PERAYAAN Galungan adalah simbolis hari kemenangan Dharma (kebenaran) melawan Adharma (kebatilan). Menurut Lontar Purana Bali Dwipa, Hari Raya Galungan pertama kali dirayakan bertepatan dengan purnama kapat (sekitar Oktober), Buda Kliwon, Dungulan pada tahun 882 Masehi atau tahun Saka 804.
Dharma sebagai sumber kebenaran umat Hindu harus senantiasa ditegakkan agar kesejahteraan dan harmoni kehidupan bersama umat manusia dapat berlangsung secara berkelanjutan.
Inilah salah satu poin penting terkait dengan perayaan Galungan yang jatuh pada Rabu Kliwon Dungulan (setiap 210 hari) dan yang terdekat jatuh pada tanggal 19 Februari 2019. Persiapan serangkaian perayaan tersebut sudah dimulai beberapa hari sebelumnya. Namun secara garis besarnya, ada lima hari penting terkait perayaan ini yaitu Penyajaan, Penampahan, Galungan, Umanis Galungan dan Kuningan (10 hari setelah Galungan).
Umat Hindu di Bali membuat persiapan sesajen dan hidangan untuk sesajen serta konsumsi. Beberapa hidangan unik khas Galungan adalah lawar, tum, komoh (sup) dan urutan (sosis). Selain untuk persembahan dan konsumsi sendiri, sebagian hidangan tersebut juga diberikan kepada tetangga (ngejot) sebagai upaya untuk tetap memelihara hubungan sosial melalui sajian kuliner di samping juga saling mencicipi hidangan yang dibuat.
Pada puncak perayaan, umat melakukan persembahyangan mulai dari pura keluarga (merajan), pura klan, kahyangan desa hingga pura-pura lainnya yang terdekat dengan tempat tinggal. Kegiatan ini bisa berlangsung hingga sore hari.

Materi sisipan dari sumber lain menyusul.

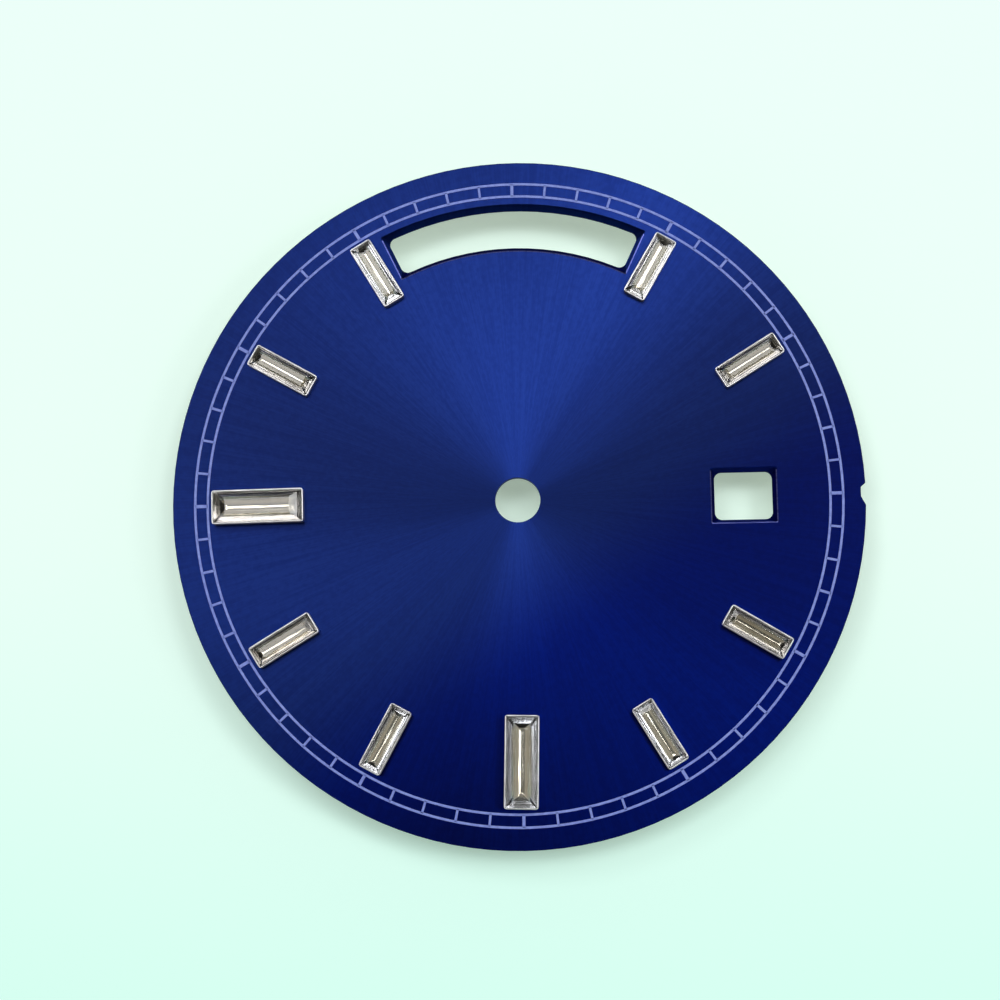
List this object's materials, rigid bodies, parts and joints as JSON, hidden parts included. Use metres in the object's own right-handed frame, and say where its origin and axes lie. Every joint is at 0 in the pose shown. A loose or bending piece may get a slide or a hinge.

Hal unik yang bisa disaksikan oleh pengunjung yang kebetulan sedang berlibur di Pulau Dewata adalah kegiatan persembahyangan di pura-pura, penjor yang dipasang di sepanjang jalan depan rumah seantero Bali. Penjor yang dibuat bervariasi tergantung kemampuan umat. Ada yang sederhana dan dibuat sendiri dan ada pula yang dibeli seharga 100 ribuan hingga jutaan rupiah.
Apa makna penjor Galungan tersebut? Penjor yang dibuat dari sebatang bambu dengan ujung atas melengkung ke bawah melampangkan ucapan terima kasih kepada Sang Pencipta atas anugerah pangan yang sudah diberikan. Ungkapan ini disimbolkan dengan isi penjor seperti umbi-umbian, buah-buahan serta jajan. Puncak penjor juga melambangkan Gunung Agung sebagai tempat berstananya roh leluhur. Berdasarkan keyakinan, roh leluhur akan turun dari kahyangan dan mengunjungi keturunannya selama 10 hari. Kalau penjor diibaratkan sebagai seekor naga (anantaboga), ia adalah sumber makanan yang tiada habis-habisnya. Penjor melambangkan badan sang naga, dan sanggah atau anjungan bambu di bawahnya sebagai tempat menghaturkan sesaji.
Nah, satu lagi hal uniknya adalah perayaan Kuningan yang menutup serangkaian perayaan Galungan. Masyarakat Desa Bongan di Tabanan, memiliki tradisi unik. Setelah prosesi upacara dan persembahyangan sebelum tengah hari, mereka mengadakan tradisi mesuryak (bersorak) sekitar pukul 9-12 siang dengan melemparkan uang kertas maupun koin ke udara sebagai simbol bekal untuk leluhur mereka yang akan kembali ke kahyangan dan ucapan terima kasih atas anugerah kemakmuran. Anak-anak dan remaja akan berebut mengambil uang tersebut dan hal ini hanya berlaku untuk internal warga setempat.
Bagi Anda yang ingin menyaksikan perayaan Hari Raya Galungan di Pulau Dewata, catatlah tanggal di atas sehingga bisa merencanakan perjalanan dengan baik. Selamat berlibur!